His second priority will be "participating in and contributing where I can" to the faculty-initiated discussion that will be led by the Curriculum Council on the shape and context of the common curriculum. Ultimately the common curriculum will be determined by the outcome of discussion centered on What should a Trinity student know? What skills should they have? "This is a critically important faculty initiative that will mean a great deal to Trinity University," says Dr. Brazil.
....A third priority that will occupy much of this inaugural year is the search for three administrative positions to fill the vacancies left by Vice President for Academic Affairs Ed Roy, who stepped down this year, and Vice President of Student Affairs Coleen Grissom and Director of Admissions George Boyd, both of whom will retire next May.
....Even as Dr. Brazil immerses himself in Trinity culture, contributes to the discussion of common curriculum and oversees the "absolutely key" searches, he will also deal with a variety of issues that are challenging most institutions of higher learning. For example, he points out that in some ways higher education is in danger of becoming a commodity. "People seem to be more and more concerned about the degree instead of the learning it should represent" - a situation he finds personally distasteful because it forces schools to sell the value of a certificate. Factors such as price resistance, concerns about quality, and powerful third party payers that have dramatically changed many sectors of the economy--banking, transportation, and health care, for example - will ultimately begin to affect education. Although Dr. Brazil feels those forces will not have a dramatic impact on schools like Trinity, "we will certainly feel this." And, of course, "there are the more substantive intellectual issues about how you prepare people for the 21st century."
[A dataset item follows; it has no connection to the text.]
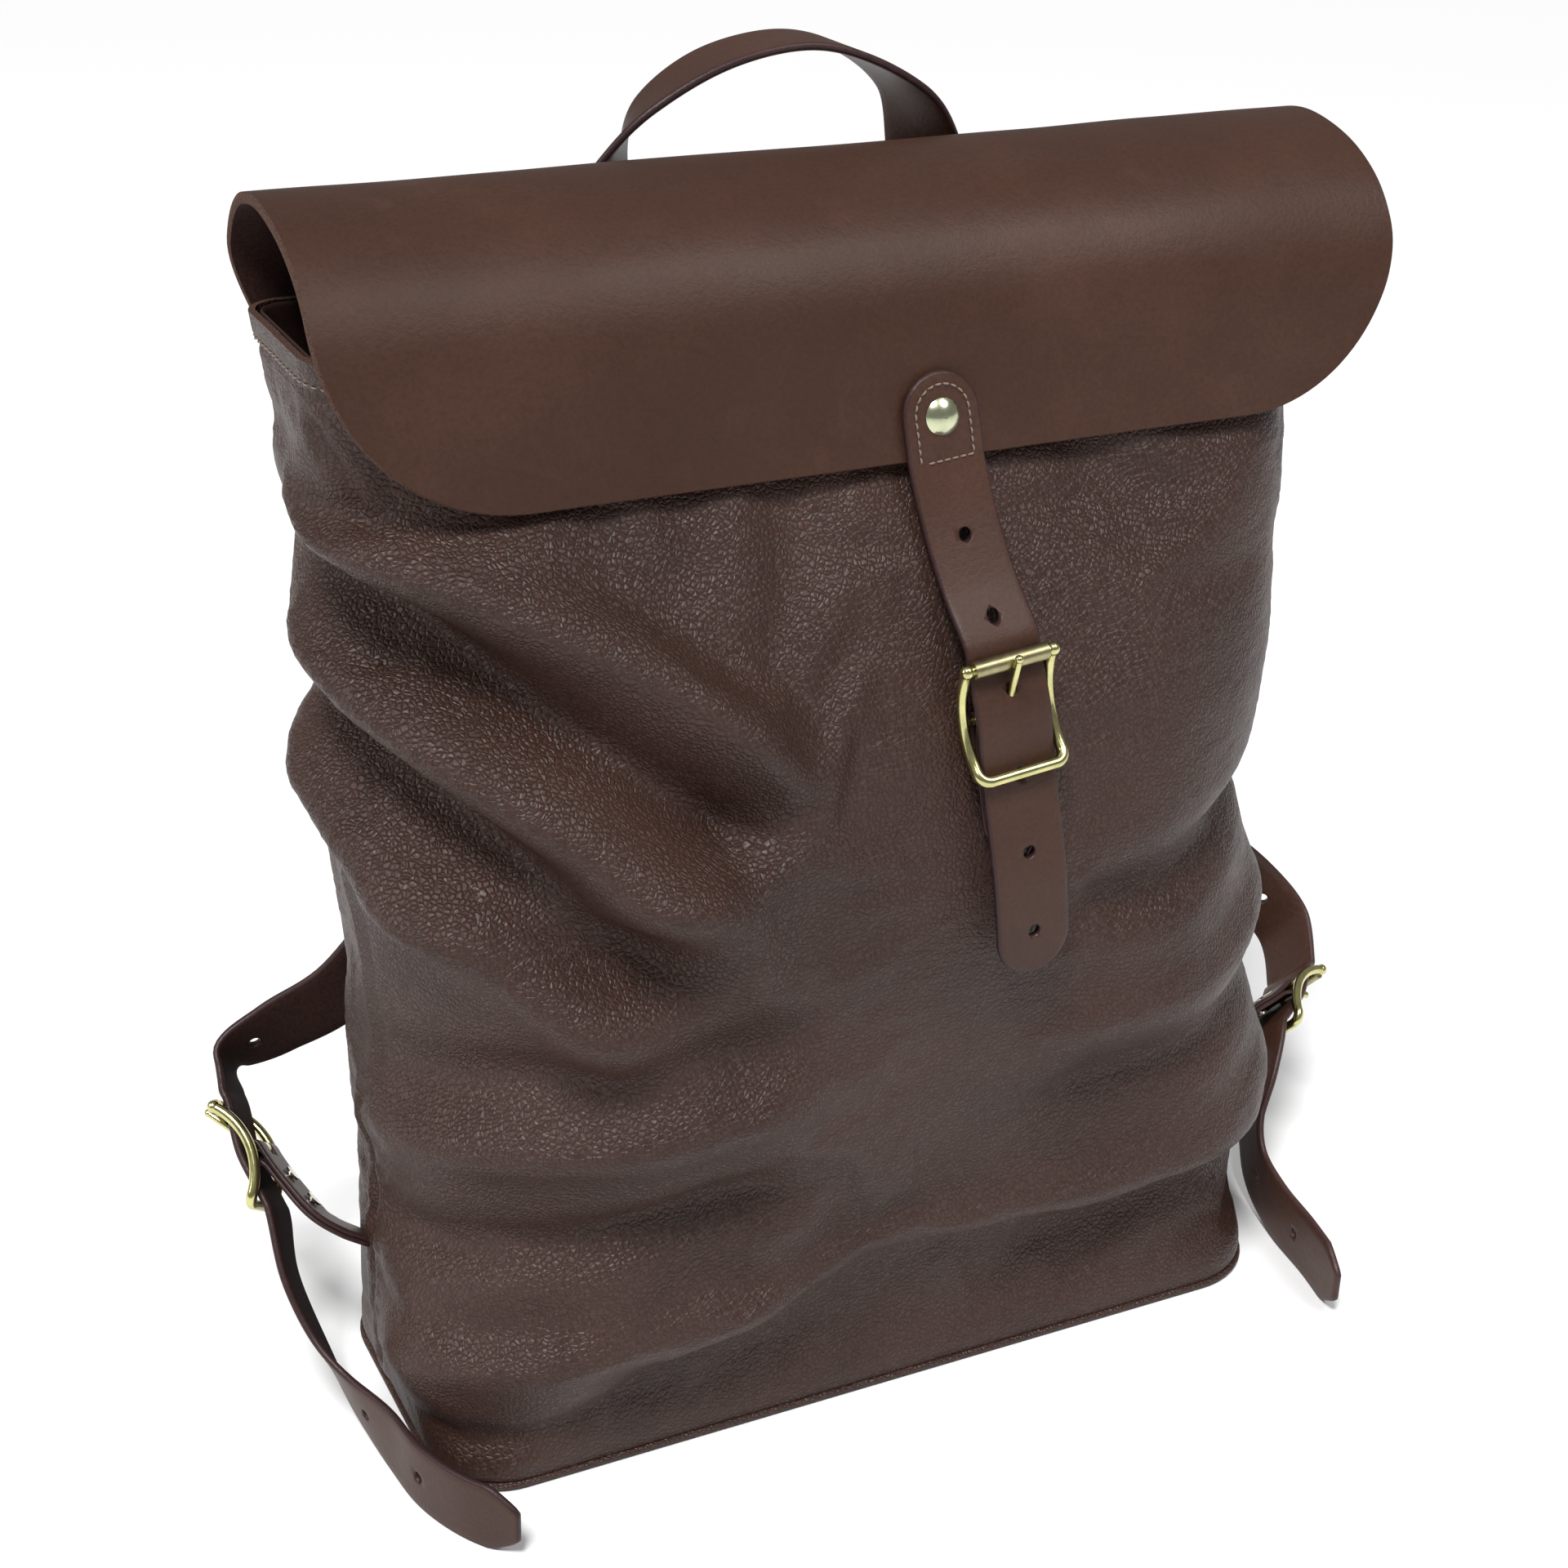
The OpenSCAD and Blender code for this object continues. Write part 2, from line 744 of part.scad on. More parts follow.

. ....While most educators are grappling with such issues, there are others on which Dr. Brazil is perfectly clear. Diversity is one. "A heterogeneous student population - not just domestic diversity, but international diversity - is as important as any other single factor in the personal development and intellectual growth of students" he states emphatically. The Hopwood decision, which struck down many efforts at affirmative action, will not have much effect on Trinity because "we are committed to that kind of diversity and we have the ability to generate it without running afoul of the law."

....Technology is another area which Dr. Brazil views as a very expensive proposition but an "integral, absolutely unavoidable element" of higher education. "Technology will have, and continue to have even more than it has today, an impact on the way we learn, the way we teach, what we learn and what we teach." He sees the potential as overwhelmingly positive, but cautions, "We must master it, not have it master us. And I mean that in both the financial and intellectual sense."
....Student recruitment and retention will also receive renewed attention as Dr. Brazil anticipates increasing competition for a relatively unchanging pool of highly qualified students and for the resources to support them. Demographics will figure prominently in the recruitment effort as Dr. Brazil notes most demographic growth is going to be among populations that traditionally do not send their children to college. He also says Trinity is not for everybody. "It's a highly competitive environment. We want to avoid promising all things to all people."
....Although the priorities and tasks Dr. Brazil has set for himself leave little spare time, he and his wife, Janice Hosking Brazil, enjoy active sports and try to make time for golf, tennis, and skiing. Additionally, the Brazils share an interest in history, literature, and writing. He is a voracious reader and writer with two scholarly books in progress. Murder and Twenties America deals with the social phenomenon of murder and how the emphasis in both literature and popular culture has evolved from the intellectual approach to solving the crime to the current model where the physical act and its consequences take precedence over the solution. The Twenties on Trial deals with the era's most famous - or infamous - trials, such as Sacco and Vanzetti, Scopes, and Gen. Billy Mitchell, and the reactions and responses to them from virtually all academic disciplines.

....Janice Brazil, a native Kentuckian, met her husband in 1969 when he was leading and she was participating in an Experiment in International Living program. A published poet, she is especially fond of Robert Frost and Trinity's own Naomi Shihab Nye, whom she met several years ago when Nye spoke at Bradley. Most recently she has devoted much of her spare time to genealogy which allows her to combine her love of history and writing. Friendly, open, and down to earth, she shares her husband's interest in traditions and has already initiated what she hopes will become a special one for Trinity students: a contest for Trinity students to design the University's annual holiday card. The guidelines ask that it reflect the Trinity spirit.
. Janice Brazil pic

....In addition to plenty of school spirit, Trinity's new first lady also possesses a sense of community spirit. One of the nicest things about being the wife of a college president, she says, is the opportunity it affords her to meet people and quickly become involved in civic and charitable affairs of the city.

....Interestingly, the Brazils are not strangers to San Antonio. They were stationed at Fort Sam Houston for three months in 1972 and celebrated their first anniversary on the San Antonio River Walk. They visited again in March 1998 when they came to cheer his alma mater, Stanford, in the Final Four.
....Although the Brazils moved into their new home on Oakmont without their two children—son Adrian is a Bradley graduate working in Peoria, daughter Morgan is a first year law student at the University of Texas, Austin - they are not exactly empty nesters. Making the move from Peoria with them were Niko, a canine of the rare American Eskimo breed, and Muffin, a cat of indeterminate lineage.
....Now comfortably settled, John and Janice Brazil, in their quiet, understated manner, are quickly assimilating the culture of Trinity and San Antonio - and winning many friends in the process. As Dr. Brazil sets out to make Trinity "the very best school of its kind in the United States," he is mindful of Trinity's rich traditions and respectful of its extraordinary strides over the last twenty years. He simply cautions: "We must not let our sense of accomplishment obscure our sense of potential."